Ah, okay. This is the part I have a big problem with. The evidence you provided does suggest that real-life aggression might be reduced by playing fewer violent video games. But what I failed to see was the link between video-game-induced aggression and actual violent action. In fact, aggression seemed to be measured as an increase in short term cognitive aggression, a change in affect, and a change in blood pressure and heart rate. Changes that I would think we would see during any athletic event, for example. And I haven’t heard a lot of outcry saying that we should stop people from doing bench presses.
Whether the rights of the many should be restricted for the actions of a few is a debatable point. I will leave it to politicians and others to debate exactly what action should be taken; as a psychology researcher, I can only point out the strengths and weaknesses of the evidence. Here, the evidence is very strong. Don’t believe anyone who tells you otherwise.
And here we’re comparing video games to guns, basically, and our complicated relationship with guns. This, however, is not an apt comparison. If the shooter had invented some sort of disc launcher, something like the pizza thrower on the Ninja Turtle tank I had as a kid, and used Xbox discs as projectiles, I suppose we’d be closer. But in no way did a video game directly kill anyone.
A video game is a piece of programming, and a piece of art. You can argue all day, but the bottom line is that, in my opinion, drawing a figure is art. You might think it’s cheap, but it’s art nonetheless. Each game is the result of drawing, writing, and countless other arts.

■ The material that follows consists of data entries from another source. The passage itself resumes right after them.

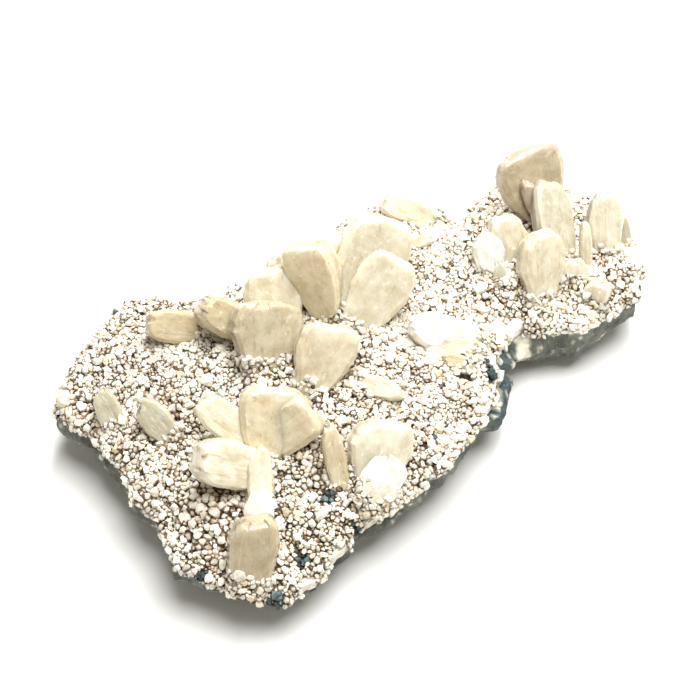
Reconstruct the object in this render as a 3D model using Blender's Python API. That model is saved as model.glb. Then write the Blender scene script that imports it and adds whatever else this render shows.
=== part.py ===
"""Stilbite crystals on druse and basalt, a hand specimen about 150 mm long.

A slab of dark basalt carries a crust of small pale crystals on its top. Cream stilbite
blades and sheaves stand in and lean out of the crust. The frame has +Z up and its origin in
the middle of the flat spot that the slab rests on. Sizes are in millimetres until a mesh
is made.
"""

import math
import random
from collections import namedtuple

import bmesh
import bpy
from mathutils import Vector, geometry, noise

MM = 0.001
SEED = 7

# Slab in plan: corners of the crust's edge, anticlockwise from above
RIM = [
    (-67, -26), (-65, -29), (-61, -35), (-57, -41), (-52, -46), (-44, -46), (-36, -44), (-28, -42),
    (-18, -42), (-8, -41), (0, -40), (9, -36), (17, -33), (23, -28), (27, -23), (31, -20),
    (37, -21), (42, -24), (48, -28), (58, -29), (66, -29), (73, -24), (78, -17), (81, -7),
    (80, 1), (76, 9), (72, 16), (66, 21), (58, 20), (52, 18), (47, 15), (46, 22),
    (44, 29), (40, 33), (34, 34), (24, 34), (16, 31), (8, 29), (0, 29), (-9, 29),
    (-12, 33), (-20, 35), (-26, 37), (-31, 43), (-35, 45), (-40, 43), (-46, 40), (-52, 38),
    (-57, 34), (-62, 30), (-66, 26), (-65, 21), (-63, 15), (-63, 8), (-63, 0), (-65, -6),
    (-64, -12), (-65, -19),
]
RIM_STEP = 3.2
RIM_JAG = 0.55

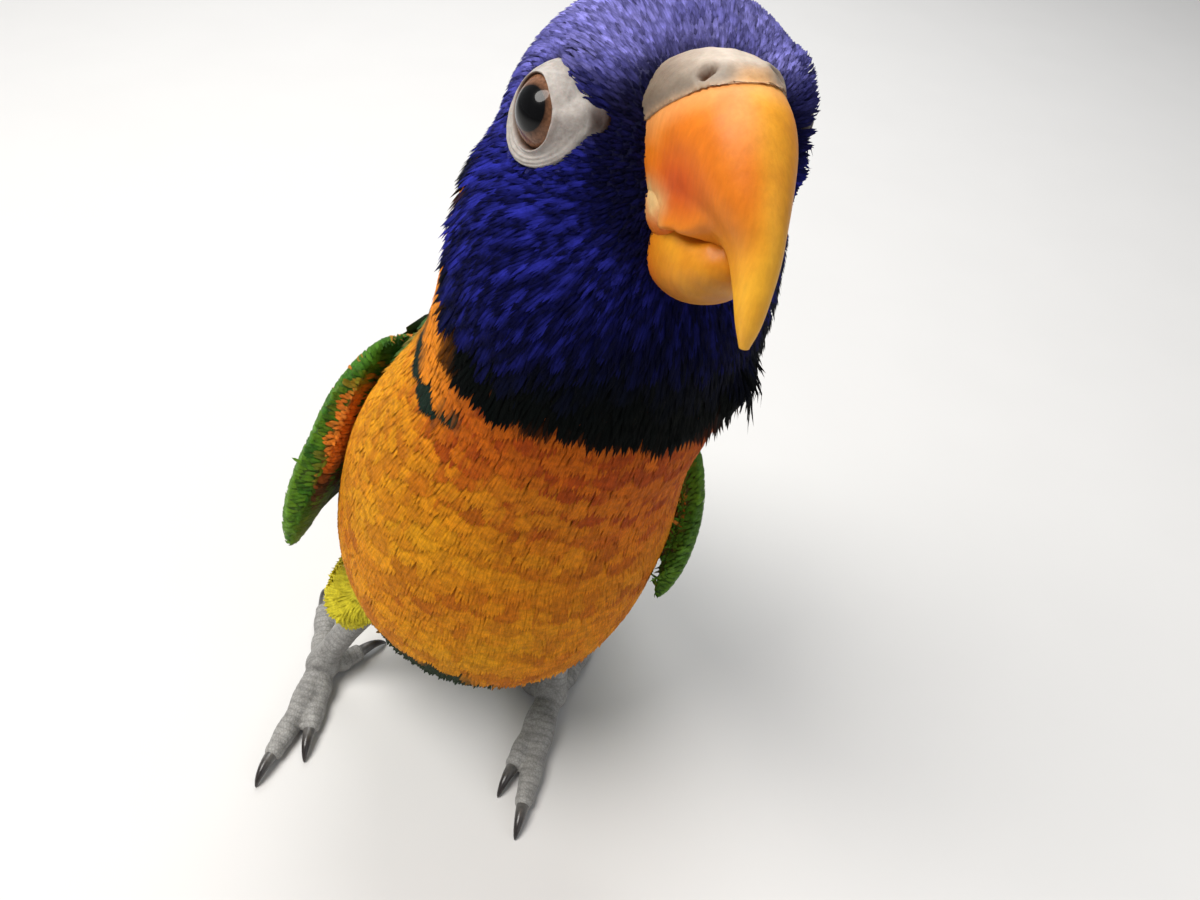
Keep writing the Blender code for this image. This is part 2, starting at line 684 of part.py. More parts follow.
def make_wing(side_name, body, into):
    wing = WingSurface(side_name, body)
    arm = wing_arm(side_name + "_wing", wing, into)
    boolean(arm, "UNION", wing_vanes(wing, into), "MANIFOLD")
    boolean(arm, "DIFFERENCE", [copy_of(body, "body_room", into, GAP)], "MANIFOLD")
    return arm


def tail_place(share):
    """Middle, direction and upper side of the tail at a share of its length."""
    rows = spline([tuple(point) for point in TAIL_LINE], 61)
    i = min(int(share * 60), 59)
    ahead = Vector(rows[i + 1] - rows[i]).normalized()
    left = ahead.cross(Vector((0, 0, 1))).normalized() * -1
    up = ahead.cross(left).normalized()
    return Vector(rows[i] + (rows[i + 1] - rows[i]) * (share * 60 - i)), left, up if up.z > 0 else -up


def make_tail(body, into):
    """Five pairs of tail feathers that shingle outwards and down, the middle pair longest and on top."""
    stations = 6
    root = ball("tail", TAIL_ROOT + Vector((0, 2, -1)), 1.0, into, 14, 8)
    root.scale = (8.5, 8.0, 3.8)
    root = copy_and_drop(root, into)
    vanes = []
    for pair in range(TAIL_PAIRS):
        length = 1 - (1 - TAIL_SHORTEST) * (pair / (TAIL_PAIRS - 1)) ** 0.85
        tilt = TAIL_TILT if pair else 0.0
        for side in SIDES.values():
            height = -TAIL_RISE * pair
            if pair == 0 and side > 0:
                height = 1.15
            line, across, normals = [], [], []
            for j in range(stations):
                share = j / (stations - 1) * length
                middle, left, up = tail_place(share)
                offset = side * (TAIL_SPREAD * pair + 2.0) * (0.5 + 0.65 * share)
                slope = math.tan(math.radians(tilt)) * side
                line.append(middle + left * offset + up * (height - slope * offset * 0.4 + 0.05))
                across.append((left - up * slope).normalized())
                normals.append((up + left * slope).normalized())
            vanes.append(vane(f"tail_{pair}_{side}", line, across, normals, blade_widths(stations, TAIL_HALF_WIDTH, 0.5), into))
    boolean(root, "UNION", vanes)
    stand_on_floor(root)
    boolean(root, "DIFFERENCE", [copy_of(body, "body_room", into, GAP)])
    return root


# ---------------------------------------------------------------- the whole bird
def make_head(flesh, into):
    """The head with its lids, its eye sockets and the eyes in them."""
    lids = [lid_ring("lid", side, into) for side in SIDES.values()]
    boolean(flesh, "UNION", lids)
    sockets = [make_eye("socket", side, into, EYE_RADIUS + GAP) for side in SIDES.values()]
    boolean(flesh, "DIFFERENCE", sockets)
    return {name: make_eye(name, side, into, EYE_RADIUS) for name, side in SIDES.items()}


def main():
    clear_scene()
    bird = collection("rainbow_lorikeet")
    MATERIALS.update({name: material(name) for name in COLOURS})
    flesh = make_flesh(bird)
    whole = copy_of(flesh, "whole_body", bird)
    head = flesh
    head.name = "head"
    neck = part_at(head, *HOOD_CUT, bird, "neck")
    torso = part_at(neck, *SHOULDER_CUT, bird, "torso")
    eyes = make_head(head, bird)
    upper, lower, cere = make_bill(head, bird)
    for piece, colour in ((head, "hood_blue"), (neck, "collar_orange"), (torso, "breast_orange"),
                          (upper, "bill_orange"), (lower, "bill_orange"), (cere, "cere_cream")):
        finish(piece, colour)
    for eye in eyes.values():
        finish(eye, "eye_brown")
    tail = make_tail(whole, bird)
    finish(tail, "tail_green")
    for side_name in SIDES:
        thigh, shank, foot, claws = make_leg(side_name, whole, bird)
        finish(thigh, "thigh_yellow")
        finish(shank, "foot_grey")
        finish(foot, "foot_grey")
        for claw in claws:
            finish(claw, "claw_dark")
        wing = make_wing(side_name, whole, bird)
        finish(wing, "wing_green")
    bpy.data.objects.remove(whole, do_unlink=True)
    stand_on_origin(bird)


def stand_on_origin(bird):
    """Moves all the pieces together, so that the middle of their box stands on the origin."""
    bpy.context.view_layer.update()
    corners = np.array([obj.matrix_world @ vert.co for obj in bird.objects for vert in obj.data.vertices])
    low, high = corners.min(axis=0), corners.max(axis=0)
    shift = Vector((-(low[0] + high[0]) / 2, -(low[1] + high[1]) / 2, -low[2]))
    for obj in bird.objects:
        obj.location += shift


MATERIALS = {}
main()
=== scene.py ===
"""The dressed rainbow lorikeet: skin, plumage, bill, eyes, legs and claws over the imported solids.

Places are in millimetres in the bird's own frame: the floor between the two feet is the zero point,
the bird faces -Y, its left is +X and up is +Z. world() turns them into metres in the scene.
"""
import math

import bpy
import numpy as np
from mathutils import Matrix, Vector
from mathutils.bvhtree import BVHTree
from mathutils.kdtree import KDTree

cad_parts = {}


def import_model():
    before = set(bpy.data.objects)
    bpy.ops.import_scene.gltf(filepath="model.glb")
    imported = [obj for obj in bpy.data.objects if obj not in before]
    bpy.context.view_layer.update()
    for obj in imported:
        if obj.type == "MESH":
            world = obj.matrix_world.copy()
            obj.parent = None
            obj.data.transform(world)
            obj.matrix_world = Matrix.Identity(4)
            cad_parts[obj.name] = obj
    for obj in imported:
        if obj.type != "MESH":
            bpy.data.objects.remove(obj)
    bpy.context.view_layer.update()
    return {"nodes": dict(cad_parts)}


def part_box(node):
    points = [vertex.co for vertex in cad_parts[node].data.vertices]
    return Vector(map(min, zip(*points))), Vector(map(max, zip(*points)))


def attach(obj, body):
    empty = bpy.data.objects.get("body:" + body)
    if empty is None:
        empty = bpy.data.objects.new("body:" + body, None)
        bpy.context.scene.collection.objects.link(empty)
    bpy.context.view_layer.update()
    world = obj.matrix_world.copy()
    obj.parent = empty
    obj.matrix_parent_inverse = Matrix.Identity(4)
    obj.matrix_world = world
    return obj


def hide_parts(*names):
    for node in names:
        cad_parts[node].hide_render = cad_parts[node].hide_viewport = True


bl_info = {
    "name": "Rainbow lorikeet",
    "version": (1, 0, 0),
    "blender": (4, 5, 0),
    "location": "3D View > Sidebar > Lorikeet",
    "description": "Dresses the solids of a life-size rainbow lorikeet",
    "category": "Object",
}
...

I feel that we have a right to art so long as that art is not created for the purpose of directly harming anyone. We have a right to create and consume it.
I talk about this all the time, but take Fight Club. This was not something written to make people think of fighting each other. This was written because the author, Chuck Palahniuk, had his first manuscript rejected based on it being too disgusting and violent, so he decided to take an “I’ll show them” attitude and write the most violent and disgusting thing he could think of. At it’s core, the story is about men trying to connect with each other in a post-fatherhood world. It’s really unfortunate that so many young men read this piece as an endorsement of violence, but that’s the world we live in.
Should we not allow the next Fight Club on the basis that we fear people will misinterpret its message and do violence on each other? Absolutely not. Because nobody is qualified to make that prognostication.
That’s essentially what we’d be doing when we say we want to take the violence out of video games. We’d be submitting ourselves to a censorship process that is inherently flawed and will serve only to limit artistic vision.
If you want to argue that video games make people briefly more aggressive, and that this aggressiveness could turn to violence, I’m willing to listen to that. But rather than attacking the games, shouldn’t we be attacking the system of youth development that does not teach people how to deal with feelings of aggression? Because believe me, you are going to feel them in your real life. Seeing an ex-girlfriend out with someone new? Having someone nearly kill you in traffic? Getting a bad quarterly review at work? There are so many things that cause us involuntary stress every day, and part of growing into a human is learning to deal with those things appropriately and in such a way that we recognize that though we might feel a certain way right now, we may feel differently even ten seconds from now, and almost definitely will ten days from now.
I guess I’m left feeling overall unimpressed with this scientific article.
What I mean is, it seems to me that every time there’s a tragedy, we look for an answer. And ten years later we look back and feel like idiots, if we even remember the accusations. We are not learning our lesson, and the lesson is this: The only way to stop these sorts of things from happening is to make a very large societal change that is likely to make a large number of people upset. We can’t do it by putting explicit content labels on CD’s and Rated M on video game packaging. We actually have to do some shit.
If we elect to continue on our current path, that’s fine. But someone is going to fucking lose it every so often and do something insane.
That’s the last thing I wanted to say here. What happened was the act of someone who was insane, and we spend an awful lot of time trying to figure out the mind of a very crazy person. It’s a wasted effort. If it’s hard to grasp, that’s because you have a somewhat rational mind. Take it as a good sign and be comfortable with the fact that you’ll never understand the why.
We can’t make the world into Nerf because clumsy people will bump into the walls from time to time, and we can’t limit art because people who are ill-equipped to understand it might not process it the way we’d like them to.
We’re willing to defend certain things because we consider them necessities. Every so often a kid gets in a dryer and is hurt or killed. It just happens, but we don’t ban dryers because we need them. Same with cars. Same with the cords used to put up the blinds.
The real problem is that we don’t defend art the same way. We don’t see it as something we need, whether it be as a consumer or creator. But we do. We need a lot more than just the things that we need.